FORUM KEADILAN – Yayasan Lembaga Bantuan Hukum Indonesia (YLBHI) mengkritik ketentuan baru dalam Tata Tertib (Tatib) DPR RI yang dinilai bertentangan dengan konstitusi dan berpotensi merusak prinsip check and balances dalam sistem ketatanegaraan Indonesia.
“Hal ini patut dicurigai sebagai upaya untuk mengacaukan keseimbangan kekuasaan antar lembaga negara dalam kerangka negara hukum demokratis,” kata Ketua YLBHI Muhammad Isnur kepada Forum Keadilan, Kamis, 6/2/2025.
Isnur menyebut bahwa tatib baru DPR tersebut berpotensi menyebabkan beberapa masalah, di antaranya ialah melampaui kewenangan pengawasan DPR yang telah diatur dalam Pasal 185 juncto Pasal 190 UU No.17 Tahun 2014 tentang MPR, DPR, DPD, DPRD (MD3).
Menurutnya, apabila merujuk pada pasal tersebut, DPR tidak memiliki kewenangan untuk melakukan evaluasi di tengah jalan maupun memberhentikan sejumlah pimpinan lembaga atau pejabat negara yang telah dipilih.
“Menambah kewenangan melalui tata tertib adalah tindakan melampaui kewenangan,” katanya.
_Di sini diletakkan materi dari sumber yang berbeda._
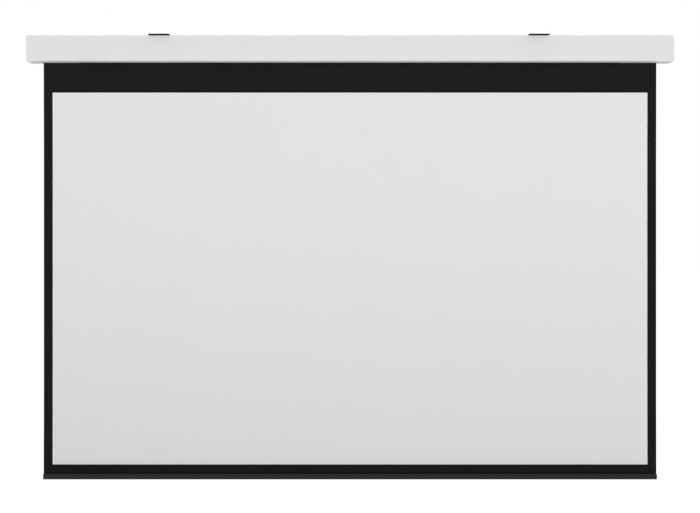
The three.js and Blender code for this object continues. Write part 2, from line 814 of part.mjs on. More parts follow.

Selain itu, kata dia, hal ini juga mengakibatkan ketidakpastian hukum kepada pemegang jabatan negara karena tidak memiliki standar evaluasi yang jelas.
“Tatib DPR juga rentan disalahgunakan untuk kepentingan politik di DPR RI untuk intervensi kekuasaan kehakiman dan penegakan hukum,” lanjutnya.
Di sisi lain, Isnur menyebut bahwa kewenangan tambahan dalam tatib DPR mengakibatkan pimpinan lembaga negara kehilangan independensinya.
“Melalui tata tertib barunya, DPR dapat mengintervensi kewenangan lembaga kekuasaan kehakiman yang mestinya independen/merdeka,” tuturnya.
Atas hal tersebut, YLBHI mendesak DPR untuk segera membatalkan ketentuan baru dalam Tata tertib tersebut serta meminta maaf kepada publik.
Isnur juga mengingatkan DPR agar tidak sewenang-wenang dalam menyusun peraturan internal yang bertentangan dengan peraturan perundang-undangan, prinsip demokrasi, dan negara hukum.
Sebelumnya, DPR merevisi Peraturan DPR Nomor 1 Tahun 2020 tentang Tata Tertib. Hal ini membuat kewenangan DPR bertambah yang dapat mengevaluasi pejabat negara yang telah melalui rangkaian fit and proper test.
Apabila dalam evaluasi tersebut ditemukan pejabat negara yang dianggap tidak bekerja secara optimal, maka DPR dapat memberikan rekomendasi pemberhentian terhadap pejabat negara tersebut.
Adapun beberapa pejabat negara yang dapat dievaluasi DPR ialah Mahkamah Konstitusi (MK), Mahkamah Agung (MA), Kapolri, Panglima TNI, Ketua Komisi Pemberantasan Korupsi (KPK), Komisioner Badan Pengawas Pemilu (Bawaslu) dan Komisi Pemilihan Umum (KPU).